Keep a Check on Frauds With These Cash Audit Procedures

Every organization must have checks and balances to ensure transparency and accountability in financial matters. The cash audit is one such procedure that every business puts in place. Read through this article to learn more about it.
BusinessZeal Staff
Last Updated: Jun 3, 2018
Financial audits are carried out in an organization to check the accuracy of the records and to ascertain any discrepancies. It is also used to display transparency to investors, and to reaffirm that the organization is adhering to the generally accepted accounting principles and is devoid of any fraudulent activities. As the title suggests, cash audits are specifically related to transactions in which cash has changed hands. These audits cover a specified period of time, such as a month or a quarter, and is included in the annual report of the organization.

Types of Audit Procedures

There are three known types of audit procedures. Let us take a look at each one of them.

Data Selection: In this method, an auditor checks the numerical data to review the accuracy of the various financial transactions. It enables the auditor to look out for any variations in the proceedings over a fixed period of time. One of the disadvantages of this is that it is too rigid and on the basis of numbers, one cannot fully explain the inconsistency, if any, over a period of time.

Tests of Control: A control test is carried out by an auditor to verify if the organization is being managed efficiently and how the operational risks are being avoided. It also provides them an insight into the decision-making mechanism of the organization.

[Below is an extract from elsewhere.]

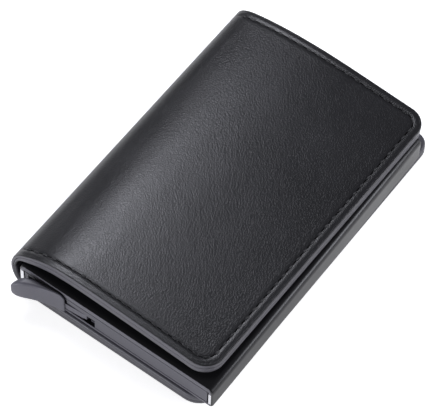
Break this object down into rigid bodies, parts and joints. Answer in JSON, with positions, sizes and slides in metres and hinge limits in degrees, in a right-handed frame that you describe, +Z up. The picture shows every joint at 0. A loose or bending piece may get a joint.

Account Details Tests: In this method, an organization's bookkeeping practices are reviewed. During this review, the auditor checks for various journal entries and ensures that the bookkeeping is in accordance with GAAP or the IFRS.

Process of a Cash Audit
  • Check the summary of the period-end cash balances to ensure that there are no loopholes. The total should match with the ledger total and the previous audit's working papers.
  • Check the list of bank accounts in the summary and compare this list with that of the previous year, to check for new additions and omissions.
  • Verify the organization's disbursements by checking the bank statements.
  • Check how many people are involved in dealing with cash. Ideally, only employees with administrative powers and managers should be involved in this process. An auditor also needs to examine the outstanding checks, deposits, reconciling items, etc.
  • Review the receipt books, and ascertain the reason for any receipts not reflecting in the bank statement. If there are multiple banks in question, check all the interbank transfers, and verify their authenticity.
  • The expenditure book of an organization tells us where and how much of the cash was spent, so check that the sum total of all the expenses in the expenditure book is equal to the total of the expenses in the books of accounts.
  • Carefully compare all the canceled checks, and also check the follow-up on these to ensure that these are not endorsed by their payees.
  • Examine all the receipts of goods and services, and whether these were approved by the authorized personnel.
Audits ensure that any loopholes are exposed and corrected, and the existing procedures are updated. These audits also make sure that the guidelines are implemented by the book, and the changes that take place in the business environment are quickly adapted by the organization by means of a cash flow analysis. As cash can be readily converted to any other asset, it is susceptible to many fraudulent activities. Thorough audit procedures ensure that one can safeguard this asset generated by the organization.